Without namenode, the filesystem cannot be used. In fact, if the machine running the namenode were obliterated, all the files in the system would be lost since there would be no way of knowing how to reconstruct the files from the blocks on the datanodes. For this reason, it is important to make the namenode resilient to failure, and Hadoop provides two mechanisms for this.

The first way to back up the files that make up the persistent state of the filesystem metadata. Hadoop can be configured so that the namenode writes its persistent state to multiple filesystems. These writes are synchronous and atomic. The usual configuration choice is to write to local disk as well as a remote NFS mount.

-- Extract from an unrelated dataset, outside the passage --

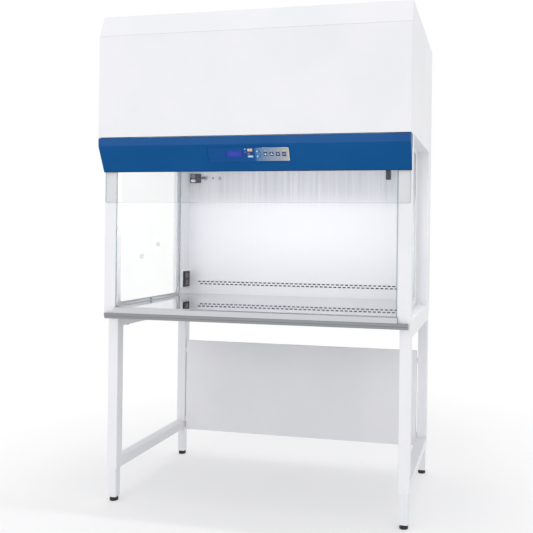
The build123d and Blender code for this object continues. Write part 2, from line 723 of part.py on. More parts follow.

It is also possible to run a secondary namenode, which despite its name does not act as a namenode. Its main role is to periodically merge the namespace image with the edit log to prevent the edit log from becoming too large. The secondary namenode usually runs on a separate physical machine because it requires plenty of CPU and as much memory as the namenode to perform the merge. It keeps a copy of the merged namespace image, which can be used in the event of the namenode failing. However, the state of the secondary namenode lags that of the primary, so in the event of total failure of the primary dataloss is almost certain. The usual course of the action, in this case, is to copy the namenode’s metadata files that are on NFS to the secondary and run it as the new primary.

The Command-Line Interface

There are two properties that we set in the pseudo-distributed configuration that deserve further explanation. The first is fs.defaultFS.set to hdfs://localhost/, which is used to set a default filesystem for Hadoop. Filesystems are specified by a URL to configure Hadoop to use HDFS by default. The HDFS daemons will use this property to determine the host and port for the HDFS namenode. HDFS clients will use this property to work out where the namenode is running so they can connect to it.

We can set the second property, dfs.replication, to 1 so that HDFS doesn’t replicate filesystem blocks by the default factor of three. When running with a single datanode, HDFS can’t replicate blocks to three datanodes, so it would perpetually warn about blocks being under-replicated. This setting solves that problem.

Basic Filesystem Operation

We can do all of the usual filesystem operations, such as reading files, creating directories, moving files, deleting data, and listening directories. You can type hadoop fs -help to get detailed help on every command.

Some of the commands used in HDFS are :

Copying a file from the local filesystem to HDFS

hadoop fs -copyFromLocal /filename /HDFSfilelocation

Moving a file from the local filesystem to HDFS

hadoop fs -mv /filename /locationtobemoved

Creating a directory in HDFS

hadoop fs -mkdir /filename

Changing the file permissions

hadoop fs -chmod 777 /filename

Here Hadoop fs refers to the filesystem of the Hadoop.

If you want to check the files available in HDFS just simply type

hadoop fs -ls

This is how you can use the DFS of Hadoop. Today 90% of the files in the world are stored in filesystems based on the concept of Hadoop.